Bir editörün üzerinde çalıştığı metinle ilgili tespitlerde bulunabilmesi için sorduğu sorular elbette bunlarla sınırlı değildir. Okuma derinleştikçe, değerlendirme de derinleşir. Tespit edilen sorunları gidermek için yazarla birlikte metin üzerinde çalışılabilir. Yazar böyle bir çalışma talep etmezse, kendisine metniyle ilgili bir rapor sunulur. Bu rapor bile tek başına yazara veya yazar adayına yayınevleri tarafından kabul edilmenin kapısını aralar. İyi bir yayıneviyle sözleşme imzalama olasılığı artar. Sonuçta yayınevleri de (tabii ekonomik kriz, mali sıkıntı gibi başkaca sebepler yoksa) satış performansı yüksek olan veya piyasaya yeni bir soluk getireceğine inandıkları bir kitabı reddetmek istemezler.
Bir editörle çalışmak, yazarlara ve yazar adaylarına daha sistemli ve daha planlı yazmayı öğretir. Her günkü yazma deneyimlerine yeni bir bakış açısı kazandırır. Artık içlerinden geldiği gibi değil, belli bir metodolojiyle yazmanın hayati önem taşıdığının bilincinde olurlar.
Editör, çok detaylı bir okuma yapar.
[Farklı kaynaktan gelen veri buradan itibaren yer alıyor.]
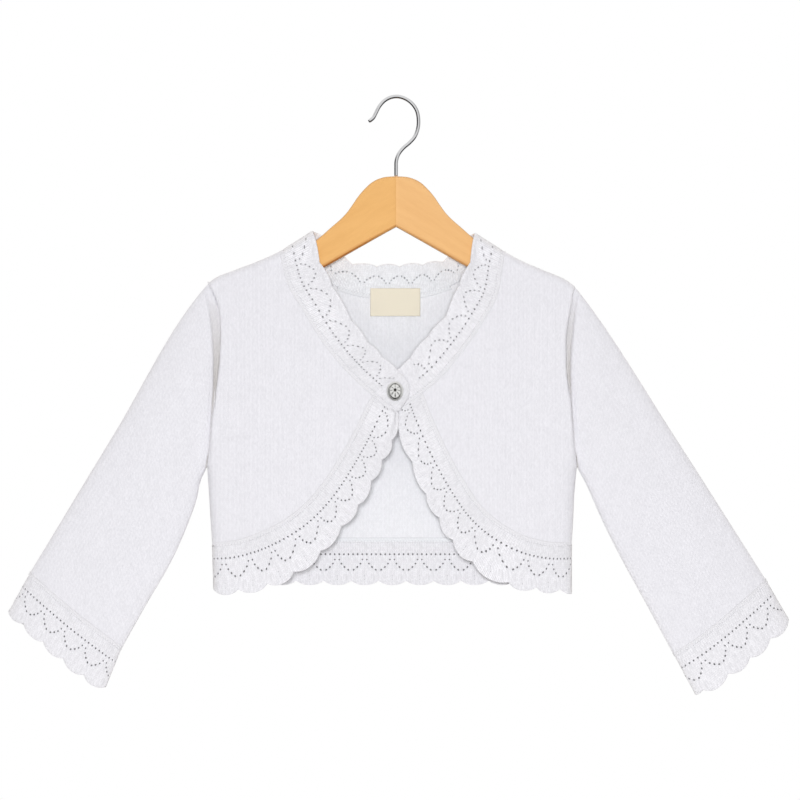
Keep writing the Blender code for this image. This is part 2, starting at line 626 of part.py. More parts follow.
def label(material):
    x, z = LABEL_CENTRE
    inside = float(back_y(x, z)) - WALL
    bpy.ops.mesh.primitive_cube_add(size=1)
    thing = bpy.context.object
    thing.name = thing.data.name = "label"
    thing.data.materials.append(material)
    thing.scale = (LABEL_SIZE[0] * MM, LABEL_WALL * MM, LABEL_SIZE[1] * MM)
    thing.location = (x * MM, (inside - SEAM_GAP - LABEL_WALL / 2) * MM, z * MM)
    bpy.ops.object.transform_apply(location=False, rotation=False, scale=True)
    for owner in list(thing.users_collection):
        owner.objects.unlink(thing)
    bpy.data.collections["knitted_shrug"].objects.link(thing)


# ================================================================ the whole part
clear_scene()
parts = bpy.data.collections.new("knitted_shrug")
bpy.context.scene.collection.children.link(parts)

knit = new_material("white knit", (0.86, 0.86, 0.88), 0.9)
lace = new_material("white lace knit", (0.89, 0.89, 0.91), 0.9)
tape = new_material("cream label tape", (0.83, 0.78, 0.64), 0.85)
wood = new_material("varnished wood", (0.83, 0.49, 0.19), 0.4)
steel = new_material("chromed wire", (0.62, 0.62, 0.63), 0.18, 1.0)
silver = new_material("silver button", (0.70, 0.70, 0.68), 0.3, 1.0)

panels = {side: front_panel(side, knit) for side in SHOULDER}
back_edges = back_panel(knit)
for side in SHOULDER:
    cuff_lace(side, sleeve(side, knit), lace)
lace_bands(panels, back_edges, lace)
for side in SHOULDER:
    hanger_arm(side, wood)
hook(steel)
button(silver)
label(tape)
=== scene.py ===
"""A toddler's white knitted shrug with eyelet-lace edges, on a wooden hanger.

The pieces come in the order in which they are put together: the plain knitted panels, the
sleeves, the lace bands, the seams that join them, the label, the button, and then the
hanger. Tables are in millimetres, as seen from the front: x to the right, z up from the
inner top of the hook. Meshes are in metres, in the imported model's frame.
"""
import math
from functools import partial

import bmesh
import bpy
import numpy as np
from mathutils.geometry import delaunay_2d_cdt
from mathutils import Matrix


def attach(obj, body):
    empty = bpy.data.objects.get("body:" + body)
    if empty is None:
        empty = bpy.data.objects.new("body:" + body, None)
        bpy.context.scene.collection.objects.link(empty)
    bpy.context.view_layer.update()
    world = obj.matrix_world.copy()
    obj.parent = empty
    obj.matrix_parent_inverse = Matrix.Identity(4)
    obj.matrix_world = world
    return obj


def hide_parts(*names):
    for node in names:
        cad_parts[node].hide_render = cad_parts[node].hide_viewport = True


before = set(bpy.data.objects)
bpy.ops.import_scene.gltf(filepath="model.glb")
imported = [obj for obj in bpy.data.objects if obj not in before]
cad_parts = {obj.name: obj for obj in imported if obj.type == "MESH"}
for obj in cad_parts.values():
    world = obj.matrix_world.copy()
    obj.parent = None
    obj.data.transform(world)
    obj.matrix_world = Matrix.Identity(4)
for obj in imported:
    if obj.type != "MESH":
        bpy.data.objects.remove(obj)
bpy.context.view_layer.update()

# ================================================================ back panel
# The back of the body, one flat piece of fine white cotton jersey. It is linked to the
# fronts along the shoulders and sides, and hangs from the shoulders of the hanger.
MM = 0.001
WALL = 1.3                       # thickness of the knit
WALE, COURSE = 2.1, 1.5          # width and height of one jersey stitch
FOLD_HALF_GAP = 0.25             # front and back stand this far from the middle plane
EDGE_STEP = 0.2                  # the panels stop this far inside the armhole and side
ROUND_POWER = 2.6                # how full the roll of their edges is
SHOULDER_ROLL, SIDE_ROLL, ARMHOLE_ROLL, ROLL_CHANGE = 7.0, 16.0, 8.0, 32.0
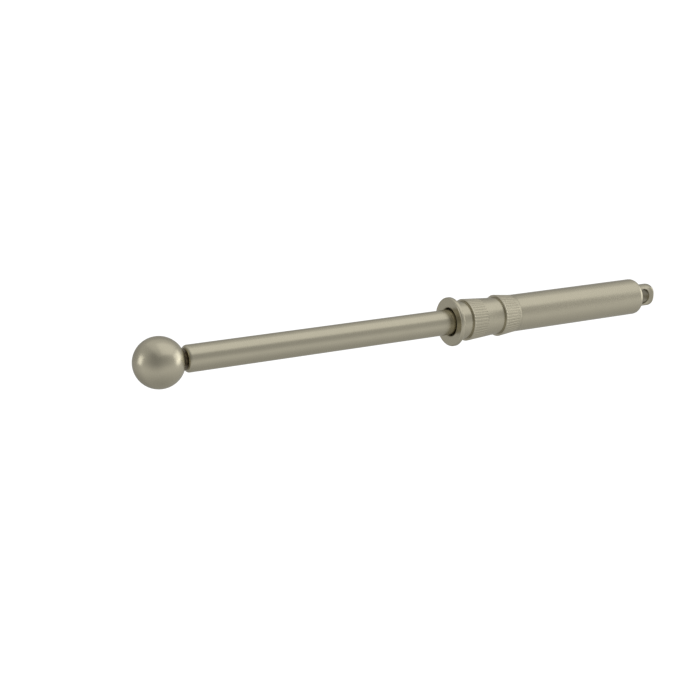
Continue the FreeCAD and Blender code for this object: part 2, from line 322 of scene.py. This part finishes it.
# ---- the knob and the rod ------------------------------------------------------------------------------
def ball_knob():
    """Ball: an arc about its centre from the front pole to the flat's edge, then the flat and the hole."""
    edge = math.asin(boss_radius / knob_radius)
    angle = np.linspace(0, math.pi - edge, 97)
    arc = np.stack([knob_radius * np.sin(angle), knob_centre - knob_radius * np.cos(angle)], axis=1)
    arc[0, 0] = 0
    arc[-1] = boss_radius, boss_front
    seat = outline([
        (boss_radius - EDGE, boss_front),
        (stud_radius, boss_front, EDGE),
        (stud_radius, knob_hole_end, EDGE),
        (0, knob_hole_end),
    ], closed=False)
    ball = carried_round(np.vstack([arc, seat]), full_turn(192))
    return skin("ball", [ball], NICKEL, "rod", "satin_nickel", "ball_knob")


def rod_tube():
    """Rod: its wall's outline, with the front edge rounded, carried round."""
    wall = outline([
        (rod_bore_radius, rod_front, EDGE / 4),
        (rod_radius, rod_front, rod_edge_rounding),
        (rod_radius, rod_end, EDGE),
        (rod_bore_radius, rod_end, EDGE),
    ])
    return skin("rod", [carried_round(wall, full_turn(160))], NICKEL, "rod", "satin_nickel", "rod_tube")


def rod_front_plug():
    """Plug in the rod's front end, with the boss that shows between ball and rod."""
    plug = carried_round(outline([
        (stud_radius, boss_front, EDGE),
        (boss_radius, boss_front, EDGE),
        (boss_radius, rod_front, EDGE),
        (rod_bore_radius, rod_front, EDGE / 4),
        (rod_bore_radius, front_plug_end, EDGE),
        (0, front_plug_end),
        (0, plug_hole_end),
        (stud_radius, plug_hole_end, EDGE),
    ]), full_turn(96))
    # The plug's dark colour is painted shade for the gap between ball and rod.
    return skin("rod_plug", [plug], PAINTED_SHADE_STEEL, "rod", "blackened_steel", "rod_front_plug")


# ---- the collar ----------------------------------------------------------------------------------------
def on_barb(start, end, stations):
    """Outline points on a barb's cone, which falls evenly from its front to the barrel's radius."""
    return [(barb_radius - (barb_radius - barrel_radius) * (y - start) / (end - start), y) for y in stations]


def mounting_collar():
    """Collar: its outline carried round, with the knurl's grooves pressed into the two barbs.

    A groove is a V across the tooth. It deepens over a short way behind the barb's rounded front edge and
    runs out over a short way at its end. The metal that a groove pushes up stands as a small burr at its
    end, of a different height at each tooth.
    """
    run_in = np.array([0.55, 0.7, 0.85, 1.0, 1.2])
    run_out = np.array([-1.2, -0.8, -0.5, -0.3, -0.1, 0.1, 0.3, 0.5, 0.8])
    wall = outline([
        (mouth_radius, flange_front, lip_rounding),
        (flange_radius, flange_front, flange_front_rounding),
        (flange_radius, 0, flange_back_rounding),
        (barrel_radius, 0, flange_root_fillet),
        (barrel_radius, barb_1_start, EDGE),
        (barb_radius, barb_1_start, barb_rounding),
        *on_barb(barb_1_start, barb_1_end, barb_1_start + run_in),
        *on_barb(barb_1_start, barb_1_end, knurl_1_end + run_out),
        (barrel_radius, barb_1_end),
        (barrel_radius, barb_2_start, EDGE),
        (barb_radius, barb_2_start, barb_rounding),
        *on_barb(barb_2_start, barb_2_end, barb_2_start + run_in),
        *on_barb(barb_2_start, barb_2_end, knurl_2_end + run_out),
        (barrel_radius, barb_2_end, EDGE / 2),
        (barrel_radius - seam_chamfer, collar_end),
        (barrel_bore_radius, collar_end, EDGE / 2),
        (barrel_bore_radius, spigot_end, EDGE),
        (collar_bore_radius, spigot_end, EDGE),
        (collar_bore_radius, bush_front, EDGE / 2),
        (mouth_radius, bush_front, EDGE),
    ])
    radius, station = wall[:, :1], wall[:, 1:]
    outside = radius >= barrel_radius - 1e-6

    # Places across one tooth, in millimetres on the barb's front, and the whole turn of them. The last
    # column repeats the first.
    across = np.array([-0.795, -0.6, -0.43, -0.36, -0.28, -0.17, 0, 0.17, 0.28, 0.36, 0.43, 0.6])
    tooth = np.repeat(np.arange(knurl_teeth), len(across))
    places = np.tile(across, knurl_teeth)
    # The first tooth's groove points straight up, along +Z.
    angles = TURN * (tooth + 0.5) / knurl_teeth + places / barb_radius + TURN * (0.25 - 0.5 / knurl_teeth)
    angles = np.append(angles, angles[0] + TURN)
    tooth, places = np.append(tooth, 0), np.append(places, across[0])
    groove = np.clip(1 - np.abs(places) / (knurl_width / 2), 0, 1)

    share = np.zeros_like(radius)
    burr_place = np.zeros_like(radius)
    for start, end in ((barb_1_start, knurl_1_end), (barb_2_start, knurl_2_end)):
        between = outside & (station > start) & (station < end + 0.6)
        deep = smoothstep(start + 0.3, start + 1.1, station) * (1 - smoothstep(end - 0.5, end + 0.3, station))
        share = np.where(between, deep, share)
        burr_place += outside * np.exp(-((station - end - 0.2) / burr_length) ** 2)
    chance = np.random.default_rng(7)
    burr = (chance.random(knurl_teeth) ** 3 * burr_height)[tooth] * groove
    depth = knurl_depth * groove * share - burr * burr_place
    collar = carried_round(np.stack(np.broadcast_arrays(radius - depth, station), axis=-1), angles)
    return skin("collar", [collar], NICKEL, "housing", "satin_nickel", "mounting_collar")


def guide_bush():
    """Guide bush in the collar's mouth, with its inner groove for the wiper ring."""
    wall = outline([
        (bush_bore_radius, bush_front, bush_rounding),
        (collar_bore_radius, bush_front, EDGE),
        (collar_bore_radius, liner_front, EDGE),
        (liner_bore_radius, liner_front, EDGE),
        (liner_bore_radius, bush_end, EDGE),
        (bush_bore_radius, bush_end, EDGE),
        (bush_bore_radius, bush_groove[1]),
        (bush_groove_radius, bush_groove[1]),
        (bush_groove_radius, bush_groove[0]),
        (bush_bore_radius, bush_groove[0]),
    ])
    return skin("bush", [carried_round(wall, full_turn(96))], ACETAL, "housing", "acetal", "guide_bush")


# ---- the barrel ----------------------------------------------------------------------------------------
def barrel_tube():
    """Barrel: its wall's outline, rolled in round the eye at the far end, carried round."""
    wall = carried_round(outline([
        (barrel_bore_radius, collar_end, EDGE / 2),
        (barrel_radius - seam_chamfer, collar_end),
        (barrel_radius, collar_end + seam_chamfer, EDGE / 2),
        (barrel_radius, barrel_depth, barrel_end_rounding),
        (eye_radius, barrel_depth, 0.15),
        (eye_radius, eye_head_end, EDGE),
        (barrel_bore_radius, eye_head_end, barrel_end_rounding - barrel_wall),
    ]), full_turn(192))
    return skin("barrel", [wall], NICKEL, "housing", "satin_nickel", "barrel_tube")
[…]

Her cümlenin, her kelimenin üzerinde durur ve bazen aklındaki soruların cevaplarını tek bir okumada alamayabilir. Birçok kez okuma-değerlendirme yapması gerekebilir. Bu yüzden editörlük hizmetinin süresi kitap metninin uzunluğuna ve içeriğine göre değişmektedir.